* _Request_: Exactly how many lines have the word "imported"? Answer with the bare number.

* _Data lines_:
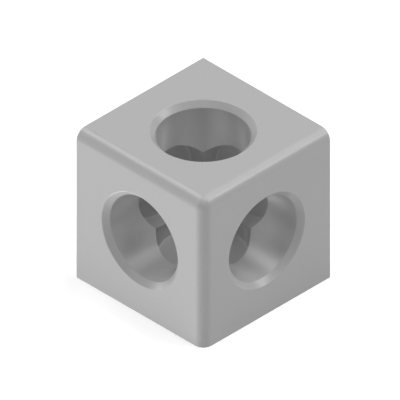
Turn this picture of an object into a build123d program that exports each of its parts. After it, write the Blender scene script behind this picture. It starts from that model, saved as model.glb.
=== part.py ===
"""Three-way corner connector for slotted aluminium framing with a 30 mm square section.

One cast cube joins the ends of three profiles that meet at a corner of a frame.  Each profile butts
against a flat mating face (-X, +Y or -Z), and a screw through that wall holds it.  The screw and its key
go in from the opposite side, through a drafted access bore, and the screw's head sits on the bore's flat
end.  The three bores differ only in their draft, and cross at the cube's centre, the part's origin.
"""

import math
import os

from build123d import *

# Cube, in millimetres: the side is that of the profiles it joins.
cube_side = 30.0
outer_edge_radius = 2.0

# Access bores, in millimetres and degrees.  The diameter is at the foot of the rim's chamfer,
# and the wall narrows from there by the draft that lets the casting come off its cores.  The top
# bore is nearly straight, and the two side bores taper more.
access_bore_diameter = 16.0
rim_chamfer = 1.0
side_draft_angle = 1.5
top_draft_angle = 0.25

# Seats for the screws' heads and the clearance holes through them, for M8 screws, in millimetres.
seat_wall = 4.5
seat_chamfer = 0.4
screw_hole_diameter = 8.5

half_side = cube_side / 2
screw_hole_radius = screw_hole_diameter / 2
chamfer_foot = half_side - rim_chamfer
chamfer_foot_radius = access_bore_diameter / 2
rim_radius = chamfer_foot_radius + rim_chamfer
seat_height = seat_wall - half_side

# The corner of the cube that stays in view on a finished frame points this way from the centre.
outer_corner = Axis(origin=(0, 0, 0), direction=(1, -1, 1))

# Each bore's plane and draft.  In the plane, local x runs from the cube's centre out of the mouth,
# and local y is the radius.
bores = [
    (Plane(origin=(0, 0, 0), x_dir=(1, 0, 0), z_dir=(0, 0, 1)), side_draft_angle),
    (Plane(origin=(0, 0, 0), x_dir=(0, -1, 0), z_dir=(0, 0, 1)), side_draft_angle),
    (Plane(origin=(0, 0, 0), x_dir=(0, 0, 1), z_dir=(0, 1, 0)), top_draft_angle),
]

with BuildPart() as corner_cube:
    Box(cube_side, cube_side, cube_side)

    # Only the three edges that meet at the outer corner are rounded.  The edges of the mating faces
    # stay sharp, so that they close against the profiles without a gap.
    outer_edges = corner_cube.edges().group_by(outer_corner)[-1]
    fillet(outer_edges, radius=outer_edge_radius)

    for bore_plane, draft_angle in bores:
        draft_taper = (chamfer_foot - seat_height) * math.tan(math.radians(draft_angle))
        seat_radius = chamfer_foot_radius - draft_taper

        # Half section of one bore: screw hole, seat, drafted wall and rim chamfer.
        with BuildSketch(bore_plane) as bore_section:
            with BuildLine():
                Polyline(
                    (-half_side, 0),
                    (-half_side, screw_hole_radius),
                    (seat_height, screw_hole_radius),
                    (seat_height, seat_radius),
                    (chamfer_foot, chamfer_foot_radius),
                    (half_side, rim_radius),
                    (half_side, 0),
                    close=True,
                )
            make_face()
            seat_corner = bore_section.vertices().group_by(Axis.X)[1].sort_by(Axis.Y)[-1]
            chamfer(seat_corner, length=seat_chamfer)
        revolve(axis=Axis(bore_plane.origin, bore_plane.x_dir), mode=Mode.SUBTRACT)

corner_cube.part.label = "corner_cube"

os.makedirs("parts", exist_ok=True)
export_step(corner_cube.part, "parts/corner_cube.step")
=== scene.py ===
"""Three-way corner connector for framing: a powder-coated aluminium casting on a light table.

The file is laid out as an add-on.  Run as a script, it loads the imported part, models the casting with
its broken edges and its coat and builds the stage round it.
"""

import math

import bmesh
import bpy
from bpy.props import FloatProperty, FloatVectorProperty, IntProperty, PointerProperty
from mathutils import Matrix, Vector


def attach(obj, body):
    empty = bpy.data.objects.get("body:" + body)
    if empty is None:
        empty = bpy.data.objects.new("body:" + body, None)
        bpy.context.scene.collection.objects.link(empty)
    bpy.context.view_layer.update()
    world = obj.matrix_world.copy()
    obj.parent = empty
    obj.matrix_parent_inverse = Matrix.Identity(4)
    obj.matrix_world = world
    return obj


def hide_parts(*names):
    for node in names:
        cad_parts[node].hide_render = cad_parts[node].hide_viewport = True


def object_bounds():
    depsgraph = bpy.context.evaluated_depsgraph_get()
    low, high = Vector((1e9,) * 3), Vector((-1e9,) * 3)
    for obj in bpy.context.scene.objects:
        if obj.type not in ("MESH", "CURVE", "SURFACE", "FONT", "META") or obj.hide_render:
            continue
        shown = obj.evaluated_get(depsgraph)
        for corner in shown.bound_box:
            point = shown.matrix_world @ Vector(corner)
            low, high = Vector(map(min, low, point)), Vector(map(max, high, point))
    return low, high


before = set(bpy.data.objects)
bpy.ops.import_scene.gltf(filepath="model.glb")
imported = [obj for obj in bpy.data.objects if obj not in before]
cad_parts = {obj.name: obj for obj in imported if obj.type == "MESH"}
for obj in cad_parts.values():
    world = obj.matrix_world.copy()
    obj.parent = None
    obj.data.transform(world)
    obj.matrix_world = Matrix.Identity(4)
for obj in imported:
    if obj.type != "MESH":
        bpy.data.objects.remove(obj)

bl_info = {
    "name": "Three-Way Corner Connector",
    "version": (1, 0, 0),
    "blender": (4, 5, 0),
    "location": "View3D > Sidebar > Connector",
    "description": "Models a die-cast corner connector for framing and sets it on a studio stage",
    "category": "Object",
}

BODY = "root"
CASTING_NODE = "corner_cube"

# The scene has to be empty but for the frame when this file is loaded, since anything else in it would
# be measured too.
CAD_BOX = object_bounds()
HALF_SIDE = (CAD_BOX[1].x - CAD_BOX[0].x) / 2
MM = 0.001

# The floor is a light table's top.  It lies a hair below the cube, so that they never share a plane.
FLOOR_GAP = 0.02 * MM
FLOOR_HEIGHT = CAD_BOX[0].z - FLOOR_GAP

# Points this close to a plane or a corner count as on it.
PLACE_TOLERANCE = 0.002 * MM

# Points this close to each other are merged, and points this close to a circle count as on it.
MERGE_DISTANCE = 5 * PLACE_TOLERANCE

# A bevel with this profile is an arc of a circle.  The small ones are made of a few flat strips.
ARC_PROFILE = 0.5
SEAT_FILLET_STRIPS = 4
EDGE_BREAK_STRIPS = 2

# Only an edge whose faces turn by the first or more can be crisp.  Above the second, edges are shaded
# sharp.
CRISP_ANGLE = math.radians(30)
SHARP_ANGLE = math.radians(35)

# The corner of the cube where its three rounded edges meet, and each bore's axis (0 is X, 1 is Y, 2 is Z)
# with the side of the cube that its mouth is on, the turn that brings it there from +Z and its draft.
OUTER_CORNER = Vector((HALF_SIDE, -HALF_SIDE, HALF_SIDE))
BORES = (
    (0, 1, (0, math.radians(90), 0), "side_draft"),
    (1, -1, (math.radians(90), 0, 0), "side_draft"),
    (2, 1, (0, 0, 0), "top_draft"),
)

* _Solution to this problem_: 4